It is no surprise that New York City holds one of the world’s densest agglomerations of people and infrastructure; but according to a new report, it is also hides a huge archipelago of potential farmland. The report, by the Earth Institute’s Urban Design Lab, identifies some 5,000 scattered acres of private and public vacant land suitable for farming–plus a roughly equal amount potentially contained in city housing projects, tiny street-corner parks, parking lots and rooftops. All together, that is about a dozen times the size of Central Park. Excluded: the parks themselves, 52,236 acres of private yards, and the city’s vast cemeteries. (Look at the maps here to see the distribution of potential farmland.)
New York already has more than 500 community gardens, and 15 to 30 sites big or dedicated enough that they might be identified as farms. But the actual acreage is minuscule: around 100 acres total. The report notes that in recent years, urban farming has taken off on a larger scale in other cities where competition for space is less intense, or where land is actually being abandoned, such as in Detroit or Cincinnati. But the authors see huge potential even in crowded New York. “Interest and awareness are growing exponentially,” says lead author Kubi
Ackerman. “We have an unusual market situation, where demand for local food is far outrunning the supply”–currently by as much as eightfold, he said.
About 1,100 of the 5,000 acres of suitable vacant land is public–”the low-hanging fruit,” says Ackerman. Some 1,200 acres of New York City Housing Authority property is not included in the 5,000-acre total because an unknown percentage of it is already used for playgrounds and other facilities that probably should not be converted. Rooftops–some 40,000 acres citywide–are not all suitable because many are sloped or are not strong enough to hold heavy loads of soil; but the report identifies some 3,200 rooftop acres that look promising. In addition to acreage, the city also has large amounts of underused refrigeration, processing and distribution infrastructure, some of it contained in schools, churches and other institutions that would make local farming feasible, the report says.
No one contends that local agriculture could provide for a large percentage of the city’s 7 million inhabitants–but it would provide some, and would help introduce a substantial amount of fresh produce to neighborhoods where it is scarce, and improve health there, says the report. It could also provide many other benefits. In line with other green initiatives started in recent years, it could help restrain rainwater from running into overloaded sewers; reduce energy use by insulating infrastructure from extremes of heat and cold; reduce the city’s garbage problem by providing an outlet for compost; and generate jobs. Many of the poorest neighborhoods, where jobs are scarce, and where diet-related ailments like obesity and diabetes are common are, in fact, home to the largest stretches of suitable land.

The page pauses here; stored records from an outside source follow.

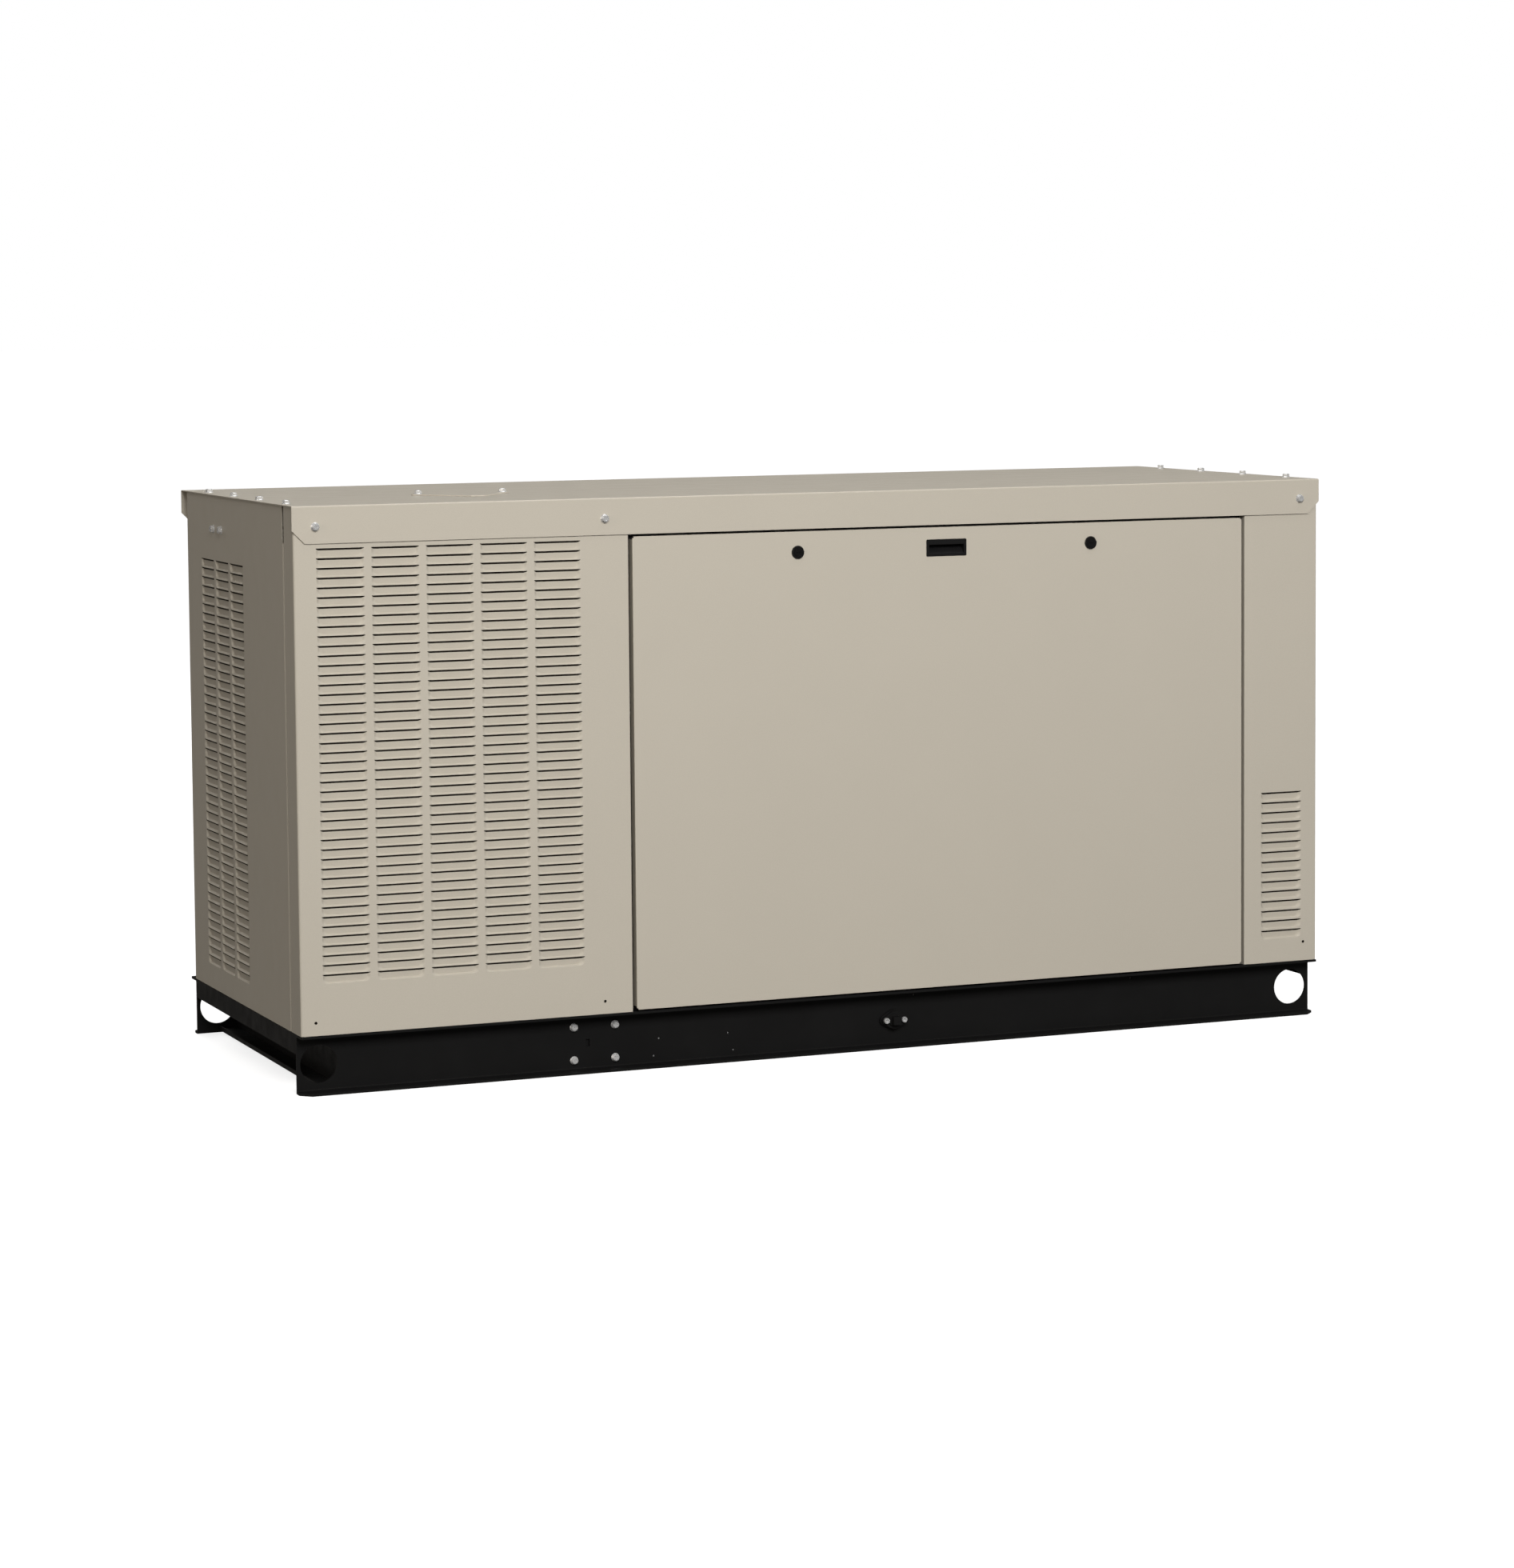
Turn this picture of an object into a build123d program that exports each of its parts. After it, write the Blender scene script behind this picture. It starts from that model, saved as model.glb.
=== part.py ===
from build123d import *
import os
from math import pi, sin, cos, radians, sqrt, tan

os.makedirs("parts", exist_ok=True)

# ---------------------------------------------------------------------------
# Home standby generator in a steel sound enclosure on a skid base.
# Frame: origin at the middle of the footprint, on the ground; +X along the
# length towards the control end, -Y is the service (door) side, +Z up.  mm.
# ---------------------------------------------------------------------------

# ---- overall ---------------------------------------------------------------
ROOF_L = 2280.0          # roof sheet length
ROOF_W = 836.0           # roof sheet width over both lips
ROOF_TOP = 1159.0        # top face of the roof sheet
SHEET = 2.0              # sheet metal thickness
LIP = 74.0               # depth of the roof lips
LIP_CUT = 27.0           # corner cut of the lips

BODY_X = 1137.0          # outer face of the end panels
FRONT_Y = -416.0         # outer face of front panels and door
REAR_Y = 385.0           # outer face of the rear panels

# ---- skid base -------------------------------------------------------------
RAIL_H = 119.0
RAIL_T = 5.0
RAIL_TIP = 416.0         # flange tips
RAIL_WEB = 380.0         # outer face of the web
LIFT_X, LIFT_Z, LIFT_R = 1092.0, 58.0, 38.0
MEMBER_X = (-513.5, 40.0, 330.0)

# ---- door and panels -------------------------------------------------------
DOOR_X0, DOOR_X1 = -434.0, 953.0
DOOR_Z0, DOOR_Z1 = 122.5, 1080.0
GAP = 8.0
DOOR_FLANGE = 20.0
LOCK_X = (-74.0, 593.0)
LOCK_Z = 1037.5
PULL_X, PULL_Z, PULL_W, PULL_H = 259.5, 1037.5, 92.0, 36.0
WRAP = 66.0              # side return of the front corner panels

# ---- louvres ---------------------------------------------------------------
LV_W, LV_SLIT, LV_PITCH = 98.0, 3.4, 19.0
LV_ROWS = 45
LV_TOP_FRONT = 1073.2
LV_COLS_FRONT = [-1042.5 + 112.2 * i for i in range(5)]
LV_TOP_END = 1021.0
LV_COLS_END = (222.0, 111.0, 0.0)
LV_SMALL_X, LV_SMALL_TOP, LV_SMALL_PITCH, LV_SMALL_ROWS = 1050.7, 485.7, 21.32, 15

# ---- engine line -----------------------------------------------------------
CRANK_Z = 400.0
FAN_Z = 600.0
CRANK_R = 85.0           # belt radius on the crank pulley
FANP_R = 70.0            # belt radius on the fan pulley
BELT_X0, BELT_X1 = -541.0, -524.0
GEN_R = 185.0
RAD_X0, RAD_X1 = -712.0, -656.0
BULK_X = -652.0          # plenum side face of the radiator bulkhead
CAP_X, CAP_Y = -688.0, -95.0

MIN3 = (Align.MIN, Align.MIN, Align.MIN)
BASE = (Align.CENTER, Align.CENTER, Align.MIN)
TOX = (0, 90, 0)         # turns a +Z axis to +X
TONX = (0, -90, 0)       # to -X
TOY = (-90, 0, 0)        # to +Y
TONY = (90, 0, 0)        # to -Y


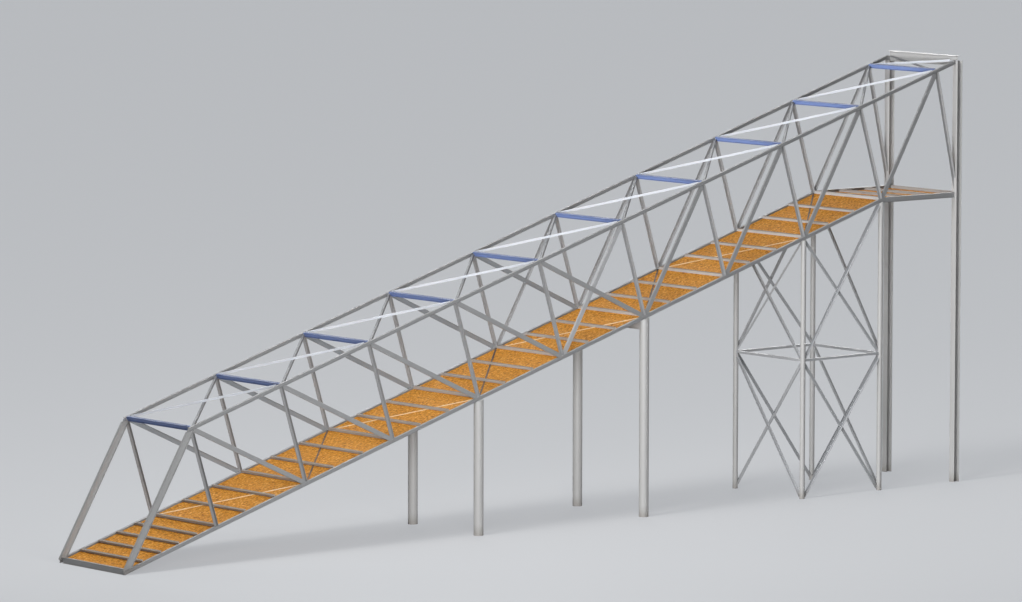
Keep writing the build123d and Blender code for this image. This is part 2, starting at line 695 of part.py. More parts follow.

What’s holding the city back? Bureaucracy and uncertainty over who has jurisdiction over properties makes conversion of many difficult, says the report; and city agencies already ravaged by budget cuts do not have the capacity to encourage or regulate farming. The few relatively larger-scale operations now just scraping by, and many rely on volunteer labor. But Ackerman is optimistic; he says that if hurdles could be overcome with streamlined permitting processes and encouragements such as tax incentives, farming would quickly expand. “People are starting with a blank slate, as to what grows well, and what makes money,” he said. “Once the entry barriers drop, given the amount of interest, this is going to be happening here.”